By Charlie Garcia
Charlie Garcia responds to readers concerned about weakening demand for both cryptocurrency and U.S. government debt
Editor’s note: Columnist Charlie Garcia shares select emails from his virtual mailbag each week.
Dear Charlie,
I just finished reading your latest article in MarketWatch re: “Bitcoin isn’t dead – it’s having an IPO moment.”
For someone who missed out on bitcoin (BTCUSD) in its initial “IPO,” how can I best get into it now and secure my children’s future?
Thanks,
Ezra
Dear Ezra,
I’m not a financial adviser, so I can’t tell you specifically what to do with your family’s money. But I can share the general framework I think about.
First, let’s kill the idea that you “missed” anything. Missing the “IPO” means you didn’t buy at $1. You also didn’t buy at $1,000, $10,000 or $50,000.
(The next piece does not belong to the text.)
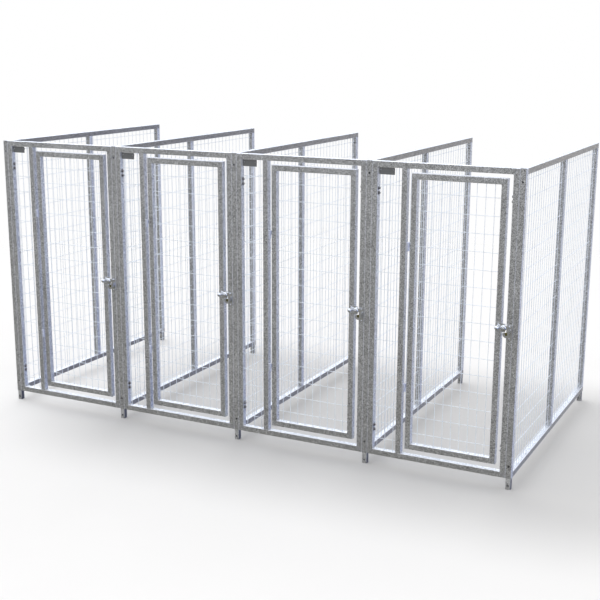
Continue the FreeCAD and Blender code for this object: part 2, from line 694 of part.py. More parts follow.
for k in range(BAYS):
    bay = f"({FIRST_BAY} + {k} * @bayPitch)"
    gate_left = f"({bay} + {GATE_LEFT})"
    gate_bottom = f"(@footHeight + {GATE_BOTTOM})"
    hinge = f"({bay} + {HINGE_AXIS})"
    latch = {"x": f"({bay} + {LATCH_PIVOT})", "y": FRONT_FACE, "z": "(@footHeight + @latchHeight)"}
    node(f"front_frame_{k + 1}", front_tubes, x=bay, z="@footHeight")
    node(f"front_mesh_{k + 1}", front_wires, x=bay, z="@footHeight")
    node(f"gate_frame_{k + 1}", gate_tubes, x=gate_left, z=gate_bottom)
    node(f"gate_mesh_{k + 1}", gate_wires, x=gate_left, z=gate_bottom)
    node(f"gate_hinge_knuckles_{k + 1}", [gate_knuckles], x=hinge,
         y=f"({FRONT_FACE} - @hingeAxisFront)", z="(@footHeight + @lowHingeHeight)")
    node(f"latch_plate_{k + 1}", [latch_plate], **latch)
    node(f"latch_rivets_{k + 1}", [latch_rivets], **latch)
    node(f"latch_pivot_{k + 1}", [pivot], **latch)
    node(f"latch_lever_{k + 1}", [lever], **latch)
    node(f"latch_keeper_{k + 1}", [keeper], **latch)

first_hinge = {"x": f"({FIRST_BAY} + {HINGE_AXIS})", "y": f"({FRONT_FACE} - @hingeAxisFront)",
               "z": "(@footHeight + @lowHingeHeight)"}
first_latch = {"x": f"({FIRST_BAY} + {LATCH_PIVOT})", "y": FRONT_FACE, "z": "(@footHeight + @latchHeight)"}
node("frame_hinge_knuckles", [frame_knuckles], **first_hinge)
node("hinge_pins", [hinge_pin], **first_hinge)
node("keeper_rivets", [keeper_rivets], **first_latch)
node("panel_bolts", [bolt for bolt, nut, washer in bolt_sets], z="@footHeight")
node("bolt_nuts", [nut for bolt, nut, washer in bolt_sets], z="@footHeight")
node("bolt_washers", [washer for bolt, nut, washer in bolt_sets], z="@footHeight")
node("legs", [leg], x=FIRST_SIDE)
node("identity_plates", [identity_plate], x=FIRST_BAY, z="@footHeight")
node("plate_screws", [plate_screws], x=FIRST_BAY, z="@footHeight")
node("plate_washers", [plate_washers], x=FIRST_BAY, z="@footHeight")

# Check and write

doc.recompute()
for item in doc.Objects:
    if "Invalid" in item.State or "Error" in item.State:
        raise RuntimeError(f"{item.Label} did not recompute: {item.State}")
for item in nodes:
    if item.Shape.isNull() or not item.Shape.isValid():
        raise RuntimeError(f"{item.Label} has no valid shape")
    item.Shape.exportStep(f"parts/{item.Label}.step")
    box = item.Shape.BoundBox
    print(f"{item.Label}: {len(item.Shape.Solids)} solids, {item.Shape.Volume / 1000:.1f} cm3, "
          f"X {box.XMin:.1f}..{box.XMax:.1f} Y {box.YMin:.1f}..{box.YMax:.1f} Z {box.ZMin:.1f}..{box.ZMax:.1f}")
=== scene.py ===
import bmesh
import bpy
import json
import math
from mathutils import Matrix, Vector


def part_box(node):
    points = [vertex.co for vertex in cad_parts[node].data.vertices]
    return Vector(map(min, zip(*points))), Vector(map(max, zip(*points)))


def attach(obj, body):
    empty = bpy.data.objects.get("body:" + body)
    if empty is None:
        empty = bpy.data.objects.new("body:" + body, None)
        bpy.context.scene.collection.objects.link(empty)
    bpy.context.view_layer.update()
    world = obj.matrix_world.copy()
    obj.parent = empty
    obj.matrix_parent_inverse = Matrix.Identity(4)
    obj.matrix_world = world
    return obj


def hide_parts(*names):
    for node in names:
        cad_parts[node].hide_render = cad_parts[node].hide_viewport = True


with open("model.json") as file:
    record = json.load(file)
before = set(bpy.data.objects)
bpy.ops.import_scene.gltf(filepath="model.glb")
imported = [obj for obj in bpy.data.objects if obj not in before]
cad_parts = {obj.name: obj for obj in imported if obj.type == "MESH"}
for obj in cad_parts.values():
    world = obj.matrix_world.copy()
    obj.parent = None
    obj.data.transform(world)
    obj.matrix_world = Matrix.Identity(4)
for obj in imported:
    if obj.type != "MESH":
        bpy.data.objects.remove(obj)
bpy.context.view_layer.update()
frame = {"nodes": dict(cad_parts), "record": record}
nodes = frame["nodes"]
bays = range(1, 5)
sides = range(1, 6)
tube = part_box("side_frame_3")[1].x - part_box("side_frame_3")[0].x
print("frame loaded:", len(nodes), "nodes")

# small helpers for node trees


def addNode(tree, kind, **values):
    node = tree.nodes.new(kind)
    for name, value in values.items():
        setattr(node, name, value)
    return node


def setInput(tree, socket, value):
    # a socket is linked, anything else becomes the input's own value
    if isinstance(value, bpy.types.NodeSocket):
        tree.links.new(value, socket)
    elif value is not None:
        socket.default_value = value


def fill(tree, node, **inputs):
    # inputs by name, with underscores for spaces
    for name, value in inputs.items():
        setInput(tree, node.inputs[name.replace("_", " ")], value)
    return node


def made(tree, kind, **inputs):
    return fill(tree, addNode(tree, kind), **inputs)


def mathNode(tree, operation, *values, clamp=False):
    node = addNode(tree, "ShaderNodeMath", operation=operation, use_clamp=clamp)
    for socket, value in zip(node.inputs, values):
        setInput(tree, socket, value)
    return node.outputs[0]


def times(tree, *values, clamp=False):
    return mathNode(tree, "MULTIPLY", *values, clamp=clamp)


def plus(tree, *values, clamp=False):
    return mathNode(tree, "ADD", *values, clamp=clamp)


def minus(tree, *values, clamp=False):
    return mathNode(tree, "SUBTRACT", *values, clamp=clamp)


def vectorNode(tree, operation, *values, scale=None):
    node = addNode(tree, "ShaderNodeVectorMath", operation=operation)
    for socket, value in zip(node.inputs, values):
        setInput(tree, socket, value)
    if operation == "SCALE":
        setInput(tree, node.inputs["Scale"], scale)
    return node.outputs["Value" if operation == "LENGTH" else "Vector"]


def objectPlace(tree):
    return addNode(tree, "ShaderNodeTexCoord").outputs["Object"]


def noise(tree, place, scale, detail):
    return made(tree, "ShaderNodeTexNoise", Vector=place, Scale=scale, Detail=detail).outputs


def splitVector(tree, vector):
    return made(tree, "ShaderNodeSeparateXYZ", Vector=vector).outputs


def newGroup(name, kind, inputs, outputs):
    # inputs and outputs are (name, kind of socket, starting value or None)
    tree = bpy.data.node_groups.new(name, kind)
    for inOut, sockets in (("INPUT", inputs), ("OUTPUT", outputs)):
        for label, socketType, start in sockets:
            socket = tree.interface.new_socket(name=label, in_out=inOut,
                                               socket_type="NodeSocket" + socketType)
            if start is not None:
                socket.default_value = start
    return tree, addNode(tree, "NodeGroupInput"), addNode(tree, "NodeGroupOutput")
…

If bitcoin trades where I think it will 20 years from now, the difference between buying at $20,000 and buying at $85,000 will look like a rounding error.
The real question isn’t “Did I miss it?” The question is: “What role should this play in securing my family’s future?”
Read: ‘My retirement is completely in bitcoin’: Why don’t more people do what I do?
The boring truth: Your kids’ future gets secured the same way your grandfather’s did: Spend less than you make; max out retirement accounts; own stuff that pays you to own it; and don’t do stupid things with debt. Bitcoin doesn’t replace this. Nothing replaces this.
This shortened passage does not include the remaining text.